Bigger context is not better memory

A question that keeps coming up is whether AI simply needs more context. I do not think that is enough.

Human cognition does not work through giant active memory either. The mind operates more like a small workspace sitting on top of a large, messy retrieval system. Chunking, retrieval, compression, selective attention, and resets do a lot of the real work. Full replay of all relevant history is not how people make decisions.

That is why a lot of the next gains in agent performance seem more likely to come from memory systems around the model rather than from a larger buffer inside the model. Context structuring, indexing, retrieval, task state, and verification all matter because the hard problem is not storing more. The hard problem is bringing back the right few things at the right moment in a form that the system can actually use.

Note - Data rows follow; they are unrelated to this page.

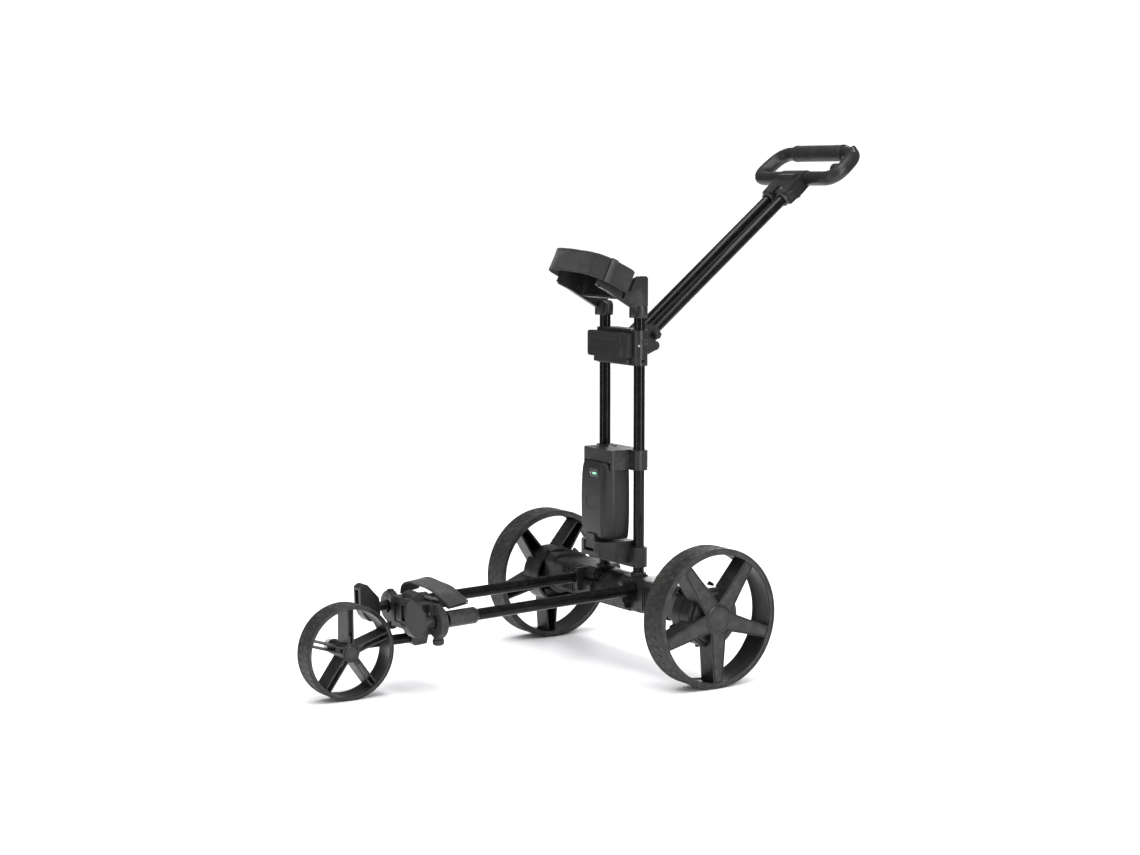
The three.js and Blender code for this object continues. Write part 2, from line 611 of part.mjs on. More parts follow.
function buildBatteryHood() {
  const band = layer(wrapOutline(), HOOD_LOW, HOOD_TOP);
  const side = BATTERY_HALF + RUN + HOOD_WALL;
  const hood = block(-side, side, HOOD_FRONT, MAST_Y, HOOD_LOW, HOOD_TOP);
  const room = block(-BATTERY_HALF - RUN, BATTERY_HALF + RUN, BATTERY_FRONT - 5,
    BATTERY_BACK + RUN, HOOD_LOW - 5, BATTERY_TOP + RUN);
  const body = cut(union(band, hood), room, ...mastHoles(HOOD_LOW - 1, HOOD_TOP + 1));
  put(mast, 'battery_hood', body, moulded());
}

// The pack narrows toward its front; its tongue reaches down into the dock.
function buildBattery() {
  const flank = BATTERY_HALF - 8;
  const nose = BATTERY_HALF - 15;
  const shape = polygon([[-BATTERY_HALF, BATTERY_BACK], [-BATTERY_HALF, BATTERY_FRONT + 30],
    [-flank, BATTERY_FRONT + 6], [-nose, BATTERY_FRONT], [nose, BATTERY_FRONT],
    [flank, BATTERY_FRONT + 6], [BATTERY_HALF, BATTERY_FRONT + 30],
    [BATTERY_HALF, BATTERY_BACK]]);
  const tongue = block(TONGUE_X - TONGUE_HALF, TONGUE_X + TONGUE_HALF, BATTERY_FRONT,
    BATTERY_FRONT + TONGUE_DEEP, NOTCH_LOW + 6, BATTERY_LOW + 5);
  const seat = block(LENS_X - LENS_HALF - GAP, LENS_X + LENS_HALF + GAP, BATTERY_FRONT - 2,
    BATTERY_FRONT + 2, LENS_LOW - GAP, LENS_HIGH + GAP);
  const pack = cut(union(layer(shape, BATTERY_LOW, BATTERY_TOP), tongue), seat);
  put(mast, 'battery_pack', pack, moulded());
  const lens = block(LENS_X - LENS_HALF, LENS_X + LENS_HALF, BATTERY_FRONT,
    BATTERY_FRONT + 2 - GAP, LENS_LOW, LENS_HIGH);
  put(mast, 'battery_indicator', lens, greenLens());
}

function buildCrossblock() {
  const body = layer(wrapOutline(), BLOCK_LOW, BLOCK_TOP);
  const window = block(-MAST_X + 20, MAST_X - 20, MAST_Y - 30, MAST_Y + 4, BLOCK_LOW + 8,
    BLOCK_TOP - 6);
  const back = MAST_Y + MAST_WRAP - 4;
  let folding = body.subtract(window);
  for (const [, sign] of SIDES) {
    const [x0, x1] = span(sign, LUG_IN, LUG_OUT);
    const shape = new THREE.Shape();
    shape.moveTo(back, HINGE_Z - 24);
    shape.lineTo(HINGE_Y, HINGE_Z - LUG_R);
    shape.absarc(HINGE_Y, HINGE_Z, LUG_R, -Math.PI / 2, Math.PI / 2);
    shape.lineTo(back, HINGE_Z + 26);
    folding = folding.add(slab(shape, x0, x1, 8));
  }
  const pinHole = bar('x', HINGE_PIN_R + GAP, -60, 60, HINGE_Y, HINGE_Z, COARSE);
  put(mast, 'folding_block', cut(folding, pinHole, ...mastHoles(BLOCK_LOW - 1, BLOCK_TOP + 1)),
    moulded());
  const pin = bar('x', HINGE_PIN_R, -LUG_OUT, LUG_OUT, HINGE_Y, HINGE_Z, COARSE);
  put(mast, 'handle_hinge_pin', pin, steel());
  const face = roundedRect(-COVER_RIGHT, COVER_LEFT, BLOCK_LOW + 13, BLOCK_TOP - 6, 7);
  const cover = new THREE.ExtrudeGeometry(face,
    { depth: COVER_DEEP, bevelEnabled: false, curveSegments: 4 });
  cover.rotateX(Math.PI / 2).translate(0, COVER_BACK, 0);
  put(mast, 'folding_block_cover', solid(cover), moulded());
}

// ---------------------------------------------------------------- upper cradle
function buildCradleBracket(side, sign) {
  const [x0, x1] = span(sign, MAST_X - TUBE_R - 2.9, MAST_OUT);
  const collar = block(x0, x1, MAST_Y - MAST_WRAP + RUN, MAST_Y + MAST_WRAP - RUN, CRADLE_LOW,
    CRADLE_COLLAR_TOP);
  const [w0, w1] = span(sign, MAST_OUT - TUBE_R + 0.1, MAST_OUT);
  const wing = slab(polygon([[MAST_Y + 10, CRADLE_COLLAR_TOP - 5],
    [MAST_Y + 10, CRADLE_WING_TOP - 4], [MAST_Y + 6, CRADLE_WING_TOP],
    [MAST_Y - 10, CRADLE_WING_TOP], [MAST_Y - 19, CRADLE_WING_TOP - 4],
    [MAST_Y - 39, CRADLE_WING_TOP - 42], [MAST_Y - 15, CRADLE_COLLAR_TOP - 5]]), w0, w1);
  const hole = bar('z', MAST_HOLE_R, CRADLE_LOW - 1, MAST_TOP + GAP, sign * MAST_X, MAST_Y);
  const gusset = slab(polygon([[MAST_Y - 11, CRADLE_LOW + 12], [MAST_Y - 11, CRADLE_Z + 6],
    [CRADLE_Y - 33, CRADLE_Z + 26], [CRADLE_Y - 33, CRADLE_Z + 13]]), w0, w1);
  const ringClear = block(-200, 200, -RING_DEPTH - 20, GAP, -GAP, 90)
    .rotate([-CRADLE_TILT, 0, 0]).translate([0, CRADLE_Y, CRADLE_Z]);
  put(mast, `${side}_cradle_bracket`, cut(union(collar, wing, gusset), hole, ringClear),
    moulded());
}

// Open U in the ring's own plane: local y = 0 is the back, the arms reach toward -y.
function uShape(halfOut, thick, back, reach, radius) {
  const halfIn = halfOut - thick;
  const innerRadius = Math.max(radius - thick, 2);
  const shape = new THREE.Shape();
  shape.moveTo(halfOut, reach);
  shape.lineTo(halfOut, back - radius);
  shape.absarc(halfOut - radius, back - radius, radius, 0, Math.PI / 2);
  shape.lineTo(-halfOut + radius, back);
  shape.absarc(-halfOut + radius, back - radius, radius, Math.PI / 2, Math.PI);
  shape.lineTo(-halfOut, reach);
  shape.lineTo(-halfIn, reach);
  shape.lineTo(-halfIn, back - thick - innerRadius);
  shape.absarc(-halfIn + innerRadius, back - thick - innerRadius, innerRadius,
    Math.PI, Math.PI / 2, true);
  shape.lineTo(halfIn - innerRadius, back - thick);
  shape.absarc(halfIn - innerRadius, back - thick - innerRadius, innerRadius,
    Math.PI / 2, 0, true);
  shape.lineTo(halfIn, reach);
  return shape;
}

function buildCradleRing() {
  const ring = new THREE.Group();
  ring.position.set(0, CRADLE_Y, CRADLE_Z);
  ring.rotation.x = degrees(-CRADLE_TILT);
  mast.add(ring);

  const saddleHalf = RING_HALF - BAND_THICK - GAP;
  const arms = -RING_DEPTH + STRAP_CORNER + 4;
  const saddle = layer(uShape(saddleHalf, SADDLE_THICK, 0, arms, SADDLE_CORNER), 0, SADDLE_HIGH);
  put(ring, 'cradle_saddle', saddle, moulded());

  // The strap leaves each wing, runs along the saddle's arms and closes the front.
  const front = -RING_DEPTH;
  const band = uShape(RING_HALF, BAND_THICK, -front, 0, STRAP_CORNER);
  const geometry = new THREE.ExtrudeGeometry(band,
    { depth: BAND_HIGH - BAND_LOW, bevelEnabled: false, curveSegments: 5 });
  geometry.rotateZ(Math.PI).translate(0, 0, BAND_LOW);
  put(ring, 'upper_strap', solid(geometry), webbing());

  const keeperX = RING_HALF + GAP;
  const keeperY = front + STRAP_CORNER;
  const keeper = block(keeperX, keeperX + 3, keeperY, keeperY + 12, BAND_LOW - 1, BAND_HIGH + 1);
  put(ring, 'strap_keeper', keeper, moulded());
}

// ----------------------------------------------------------------------- handle
// Built in the handle's own line: local y runs up the tubes from the hinge pin.
const handle = new THREE.Group();
handle.position.set(0, HINGE_Y, HINGE_Z);
handle.rotation.x = degrees(HANDLE_TILT);
mast.add(handle);

class LoopPath extends THREE.Curve {
  // Leaves the grip's +x end, turns round the front bar and comes back at its -x end.
  constructor() {
    super();
    const corner = (LOOP_FAR - LOOP_NEAR) / 2;
    const middle = (LOOP_FAR + LOOP_NEAR) / 2;
    this.corner = corner;
    this.middle = middle;
    this.straight = LOOP_HALF - corner;
    this.arc = Math.PI * corner;
    this.total = 2 * this.arc + 2 * this.straight;
  }

  getPoint(t, target = new THREE.Vector3()) {
    let s = t * this.total;
    if (s < this.arc) {
      const angle = Math.PI / 2 - s / this.corner;
      return target.set(this.straight + this.corner * Math.cos(angle),
        this.middle + this.corner * Math.sin(angle), 0);
    }
    s -= this.arc;
    if (s < 2 * this.straight) return target.set(this.straight - s, LOOP_NEAR, 0);
    s -= 2 * this.straight;
    const angle = -Math.PI / 2 - s / this.corner;
    return target.set(-this.straight + this.corner * Math.cos(angle),
      this.middle + this.corner * Math.sin(angle), 0);
  }
}

function circleShape(radius) {
  const shape = new THREE.Shape();
  shape.absarc(0, 0, radius, 0, Math.PI * 2);
  return shape;
}

function buildHandle() {
  const rise = HANDLE_RISE;
  for (const [side, sign] of SIDES) {
    const x = sign * HANDLE_X;
    const tube = bar('y', TUBE_R, HANDLE_TUBE_START, HANDLE_TUBE_END, x, rise);
    const hollow = bar('y', TUBE_R - TUBE_WALL, HANDLE_TUBE_START - 1, HANDLE_TUBE_END + 1,
      x, rise, SLIM);
    put(handle, `${side}_handle_tube`, tube.subtract(hollow), gloss());
  }
  const holes = (from, to) => SIDES.map(([, sign]) =>
    bar('y', TUBE_R + GAP, from, to, sign * HANDLE_X, rise));

  const hingeHalf = LUG_IN - RUN;
  const hinge = union(
    slab(roundedRect(-10, 10, -8, 12, 6), -hingeHalf, hingeHalf, 4),
    block(-hingeHalf, hingeHalf, -9, 30, 3, rise + TUBE_R + 2));
  const pinHole = bar('x', HINGE_PIN_R + GAP, -60, 60, 0, 0, COARSE);
  put(handle, 'handle_hinge', cut(hinge, pinHole, ...holes(HANDLE_TUBE_START - GAP, 60)),
    moulded());

  const sleeve = bar('x', LOOP_R + 4, -SOCKET_HALF - 4, SOCKET_HALF + 4, LOOP_NEAR, rise);
  const body = slab(polygon([[SOCKET_START, rise - 15], [SOCKET_START + 40, rise - 17],
    [LOOP_NEAR + 10, rise - 14], [LOOP_NEAR + 10, rise + 13], [SOCKET_START + 40, rise + 17],
    [SOCKET_START, rise + 15]]),
  -SOCKET_HALF, SOCKET_HALF);
  const barHole = bar('x', LOOP_R + GAP, -90, 90, LOOP_NEAR, rise);
  put(handle, 'handle_socket', cut(union(sleeve, body), barHole,
    ...holes(SOCKET_START - 20, HANDLE_TUBE_END + GAP)), moulded());

  const path = new LoopPath();
  const loopGeometry = new THREE.ExtrudeGeometry(circleShape(LOOP_R),
    { steps: 34, extrudePath: path, curveSegments: 6 });
  loopGeometry.translate(0, 0, rise);
  const core = bar('x', CORE_R, -path.straight - 3, path.straight + 3, LOOP_FAR, rise, SLIM);
  const loop = solid(loopGeometry).add(core);
  const gripHalf = Math.min(GRIP_HALF, path.straight - GAP);
  const dialX = LOOP_HALF - LOOP_R - 5;
  const dialY = (LOOP_NEAR + LOOP_FAR) / 2 - 12;
  const dialSeat = bar('x', DIAL_R + RUN, dialX - 12, dialX + 6 + RUN, dialY, rise, MIDDLING);
  const buttonX = LOOP_HALF - 8;
  const buttonY = LOOP_FAR - 4;
  const buttonSeat = bar('z', BUTTON_R + RUN, rise + 4, rise + 40, buttonX, buttonY, SLIM);
  put(handle, 'handle_loop', cut(loop, dialSeat, buttonSeat), moulded());

  const gripOuter = turned([[0, -gripHalf], [GRIP_R - 1.5, -gripHalf], [GRIP_R, -gripHalf + 2],
    [GRIP_R, gripHalf - 2], [GRIP_R - 1.5, gripHalf], [0, gripHalf]], MIDDLING)
    .translate([0, LOOP_FAR, rise]);
  const gripBore = bar('x', CORE_R + GAP, -gripHalf - 1, gripHalf + 1, LOOP_FAR, rise, SLIM);
  put(handle, 'handle_grip', gripOuter.subtract(gripBore), rubber());

  const dial = bar('x', DIAL_R, dialX - 8, dialX + 6, dialY, rise, MIDDLING);
  put(handle, 'speed_dial', dial, moulded());
  const button = bar('z', BUTTON_R, rise + 4 + 2.5, rise + LOOP_R + 3, buttonX, buttonY, SLIM);
  put(handle, 'power_button', button, moulded());
}

// --------------------------------------------------------------------- assembly
for (const [side, sign] of SIDES) {
  buildRearWheel(side, sign);
  buildKnuckle(side, sign);
  buildAxleHalf(side, sign);
  buildRail(side, sign);
  buildMastTube(side, sign);
  buildMastFoot(side, sign);
  buildCradleBracket(side, sign);
}
buildFrontWheel();
buildFrontArm();
buildAxleBridge();
buildCrossmember();
buildLowerStrap();
buildDock();
buildBatteryHood();
buildBattery();
buildCrossblock();
buildCradleRing();
buildHandle();

cart.updateMatrixWorld(true);
const outline = new THREE.Box3().setFromObject(cart, true);
cart.position.y = -(outline.min.y + outline.max.y) / 2;
cart.updateMatrixWorld(true);

export default cart;
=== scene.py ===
# %% [markdown]
# # An electric golf push cart
# The cart stands unfolded and empty: three wheels, a flat frame of two tubes, an upright
# of two tubes that carries the battery, and a long handle with a closed loop.
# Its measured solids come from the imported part. This file gives them their real edges,
# seams, straps, screws and finishes, in the same place and at the same size.

# %% Load the measured part
import math

import bmesh
import bpy
from mathutils import Matrix, Vector


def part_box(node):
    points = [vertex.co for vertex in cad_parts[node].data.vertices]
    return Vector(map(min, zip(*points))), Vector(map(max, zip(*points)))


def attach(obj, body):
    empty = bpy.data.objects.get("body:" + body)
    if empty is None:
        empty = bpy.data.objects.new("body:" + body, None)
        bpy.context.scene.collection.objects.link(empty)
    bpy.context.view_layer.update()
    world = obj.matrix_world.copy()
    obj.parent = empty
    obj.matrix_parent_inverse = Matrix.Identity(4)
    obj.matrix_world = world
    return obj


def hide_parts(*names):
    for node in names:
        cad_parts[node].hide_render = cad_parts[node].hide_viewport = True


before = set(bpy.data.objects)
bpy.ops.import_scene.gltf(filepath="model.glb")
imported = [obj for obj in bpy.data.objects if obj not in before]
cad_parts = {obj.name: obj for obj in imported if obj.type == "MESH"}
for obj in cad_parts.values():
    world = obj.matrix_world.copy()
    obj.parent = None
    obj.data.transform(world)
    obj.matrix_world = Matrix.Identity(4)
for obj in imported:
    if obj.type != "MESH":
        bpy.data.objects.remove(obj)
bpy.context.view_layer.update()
MM = 0.001
AXLE_Y = (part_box("left_rear_tyre")[0].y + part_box("left_rear_tyre")[1].y) / 2
SIDES = (("left", 1), ("right", -1))
print("nodes", len(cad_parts), "axle line at y", round(AXLE_Y, 4))

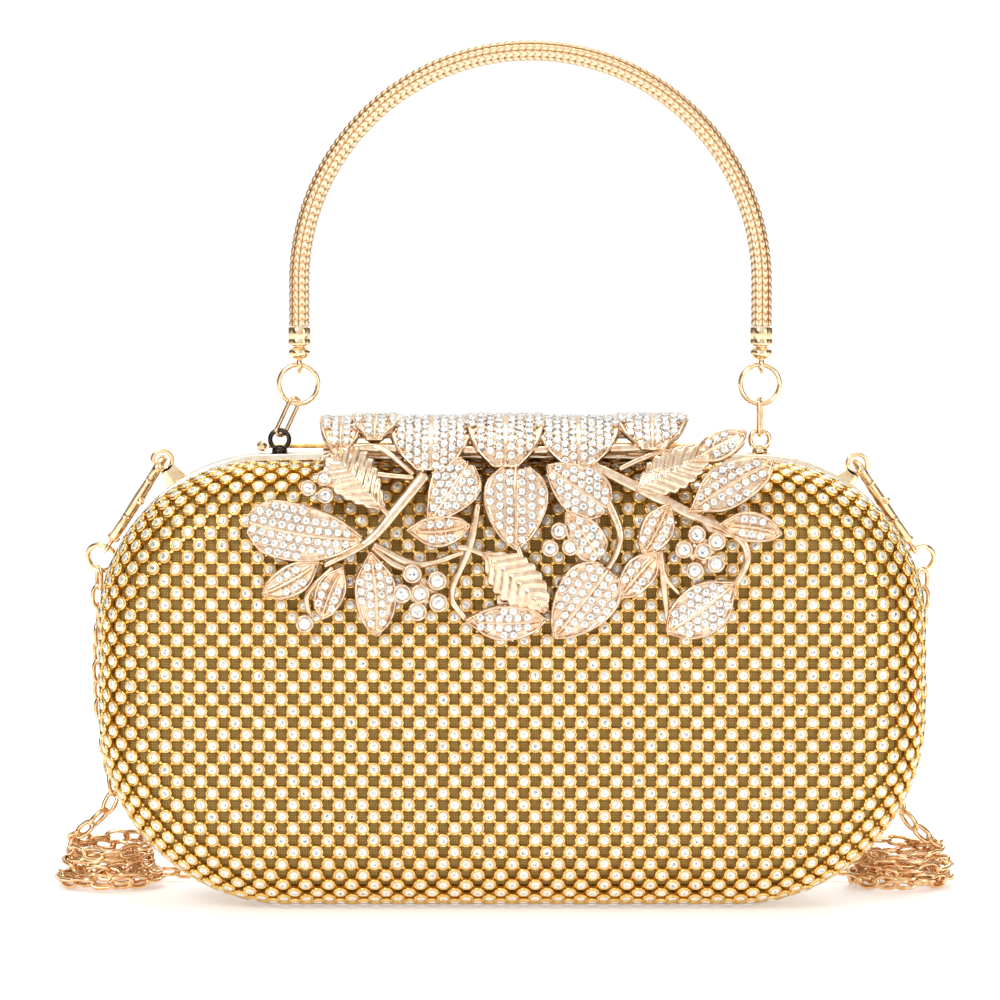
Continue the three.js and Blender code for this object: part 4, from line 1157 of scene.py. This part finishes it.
# Painted board: matt white, with a faint glow that keeps it even. Ten rings of 64 points, their radius
# growing with the square of their number, a hair below the object.
def makeFloor(s):
    radius = np.linspace(0.2, 1, 10)[:, None] ** 2 * s["floorRadius"]
    angle = np.arange(64) / 64 * 2 * pi
    rings = np.stack([radius * np.cos(angle), radius * np.sin(angle), np.full((10, 64), -0.0002)], -1)
    j = np.arange(64)
    middle = np.stack([np.full(64, 640), j, (j + 1) % 64], 1)
    material, tree, shader = newMaterial("paintedBoard", "#FFFFFF", Roughness=0.6)
    setInputs(tree, shader, {"Emission Color": (1, 1, 1, 1), "Emission Strength": s["floorGlow"]})
    makeMesh("floor", np.concatenate([rings.reshape(-1, 3), [(0, 0, -0.0002)]]),
                      [gridFaces(10, 64)[:, ::-1], middle], material)


# A soft rectangular light turned from its place to the aim.
def areaLight(name, place, size, power, aim):
    lamp = bpy.data.lights.new(name, "AREA")
    lamp.shape, lamp.size, lamp.size_y, lamp.energy = "RECTANGLE", size[0], size[1], power
    light = bpy.data.objects.new(name, lamp)
    light.location = place
    light.rotation_euler = (Vector(aim) - Vector(place)).to_track_quat("-Z", "Y").to_euler()
    bpy.context.scene.collection.objects.link(light)


# The room: bright above and behind, with a darker band at the sides and low, so that polished metal
# shows light and shade as it turns: the ramp is read at the sideways part less 0.35 of the upward part.
def makeLight(s):
    world = bpy.data.worlds.new("room")
    bpy.context.scene.world = world
    world.use_nodes = True
    tree = world.node_tree
    direction = addNode(tree, "TexCoord").outputs["Generated"]
    parts = addNode(tree, "SeparateXYZ", inputs={"Vector": direction}).outputs
    sideways = addNode(tree, "Math", {"operation": "ABSOLUTE"}, {0: parts["X"]}).outputs[0]
    band = addNode(tree, "Math", {"operation": "MULTIPLY_ADD"}, {0: parts["Z"], 1: -0.35, 2: sideways})
    ramp = addNode(tree, "ValToRGB", inputs={"Fac": band.outputs[0]}, stops=s["stops"]).outputs["Color"]
    byEye = addNode(tree, "LightPath").outputs["Is Camera Ray"]
    plain = addNode(tree, "Mix", {"data_type": "RGBA"}, {0: byEye, 6: ramp, 7: (*[s["seen"]] * 3, 1)})
    setInputs(tree, tree.nodes["Background"], {"Color": plain.outputs[2], "Strength": s["strength"]})
    for name in ("keySoftbox", "fillSoftbox", "backSoftbox", "topSoftbox"):
        areaLight(name, *s[name], s["aim"])
    bpy.context.scene.view_settings.view_transform = "Standard"


makeFloor(roomSettings)
makeLight(roomSettings)
print("room made")

print("done")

That direction sounds less glamorous than a headline about smarter models, but it may matter just as much in practice.

What working with agents is teaching me

The deeper lesson is that intelligence is not only something inside a mind. Intelligence also depends on the scaffolding around the mind.

A good agent harness does more than provide information. The harness determines what is visible, when it becomes visible, how it is shaped, and how progress gets checked. A good workplace does something similar for people. Better structure lowers cognitive overhead, reduces hidden state, creates useful feedback loops, and makes self-deception harder.

That has changed the question I ask when an agent looks lazy. Instead of asking only whether the model is smart enough, I find myself asking whether the task has been shaped in a way that any bounded mind could handle reliably.

That feels like a better question for AI, and a fairer question for people. The strongest takeaway has not been about superintelligence. The strongest takeaway has been about notebooks, checklists, clean interfaces, explicit goals, and the ordinary systems that protect human thinking from overload.

The more I work with agents, the less I believe intelligence is mostly raw brainpower. Good structure turns out to matter much more than I used to think.